____ STORED DATA

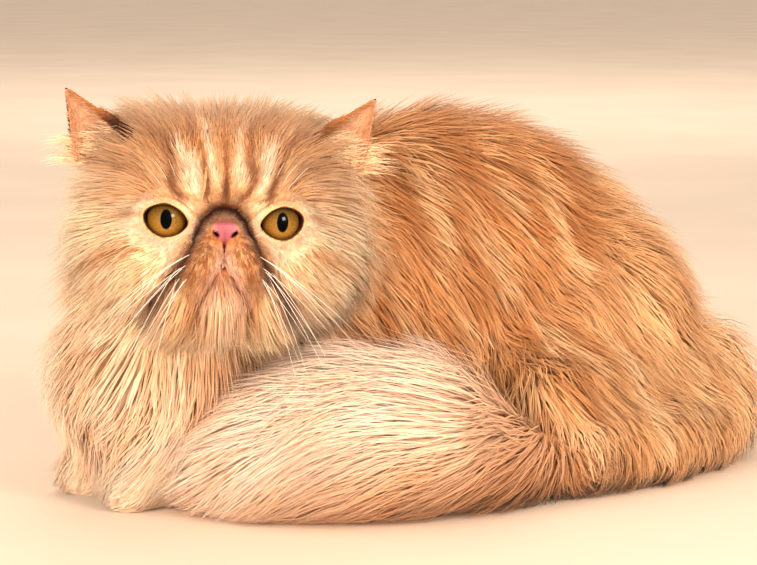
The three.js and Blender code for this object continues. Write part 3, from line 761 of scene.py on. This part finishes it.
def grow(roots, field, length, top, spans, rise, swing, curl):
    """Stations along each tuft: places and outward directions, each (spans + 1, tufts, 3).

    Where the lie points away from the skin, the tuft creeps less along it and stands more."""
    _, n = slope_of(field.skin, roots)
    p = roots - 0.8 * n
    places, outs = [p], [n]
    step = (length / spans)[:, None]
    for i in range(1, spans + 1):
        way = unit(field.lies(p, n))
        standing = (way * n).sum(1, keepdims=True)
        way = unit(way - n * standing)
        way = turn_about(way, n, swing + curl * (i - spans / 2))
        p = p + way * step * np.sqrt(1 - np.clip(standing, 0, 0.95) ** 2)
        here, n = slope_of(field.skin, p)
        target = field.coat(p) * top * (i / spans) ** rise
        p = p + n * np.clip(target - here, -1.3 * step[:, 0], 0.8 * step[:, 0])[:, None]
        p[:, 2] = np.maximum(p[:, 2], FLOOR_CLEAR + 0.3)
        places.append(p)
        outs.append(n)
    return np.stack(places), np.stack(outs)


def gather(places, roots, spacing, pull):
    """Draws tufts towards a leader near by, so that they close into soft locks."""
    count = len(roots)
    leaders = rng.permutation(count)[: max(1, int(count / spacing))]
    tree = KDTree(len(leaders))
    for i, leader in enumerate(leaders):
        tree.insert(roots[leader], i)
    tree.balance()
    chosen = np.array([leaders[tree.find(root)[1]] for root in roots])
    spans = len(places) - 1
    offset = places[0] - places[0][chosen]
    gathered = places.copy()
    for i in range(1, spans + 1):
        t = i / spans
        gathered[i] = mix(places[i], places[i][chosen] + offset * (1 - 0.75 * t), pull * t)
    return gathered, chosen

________

▶ **EXERCISE DIRECTIONS**
All of the lines above need to be given again exactly.

▶ **RIGHT ANSWER**
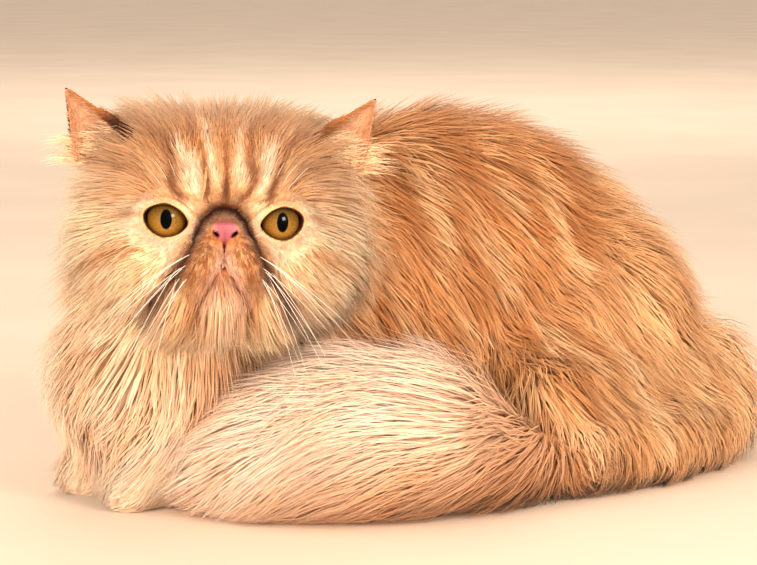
The three.js and Blender code for this object continues. Write part 3, from line 761 of scene.py on. This part finishes it.
def grow(roots, field, length, top, spans, rise, swing, curl):
    """Stations along each tuft: places and outward directions, each (spans + 1, tufts, 3).

    Where the lie points away from the skin, the tuft creeps less along it and stands more."""
    _, n = slope_of(field.skin, roots)
    p = roots - 0.8 * n
    places, outs = [p], [n]
    step = (length / spans)[:, None]
    for i in range(1, spans + 1):
        way = unit(field.lies(p, n))
        standing = (way * n).sum(1, keepdims=True)
        way = unit(way - n * standing)
        way = turn_about(way, n, swing + curl * (i - spans / 2))
        p = p + way * step * np.sqrt(1 - np.clip(standing, 0, 0.95) ** 2)
        here, n = slope_of(field.skin, p)
        target = field.coat(p) * top * (i / spans) ** rise
        p = p + n * np.clip(target - here, -1.3 * step[:, 0], 0.8 * step[:, 0])[:, None]
        p[:, 2] = np.maximum(p[:, 2], FLOOR_CLEAR + 0.3)
        places.append(p)
        outs.append(n)
    return np.stack(places), np.stack(outs)


def gather(places, roots, spacing, pull):
    """Draws tufts towards a leader near by, so that they close into soft locks."""
    count = len(roots)
    leaders = rng.permutation(count)[: max(1, int(count / spacing))]
    tree = KDTree(len(leaders))
    for i, leader in enumerate(leaders):
        tree.insert(roots[leader], i)
    tree.balance()
    chosen = np.array([leaders[tree.find(root)[1]] for root in roots])
    spans = len(places) - 1
    offset = places[0] - places[0][chosen]
    gathered = places.copy()
    for i in range(1, spans + 1):
        t = i / spans
        gathered[i] = mix(places[i], places[i][chosen] + offset * (1 - 0.75 * t), pull * t)
    return gathered, chosen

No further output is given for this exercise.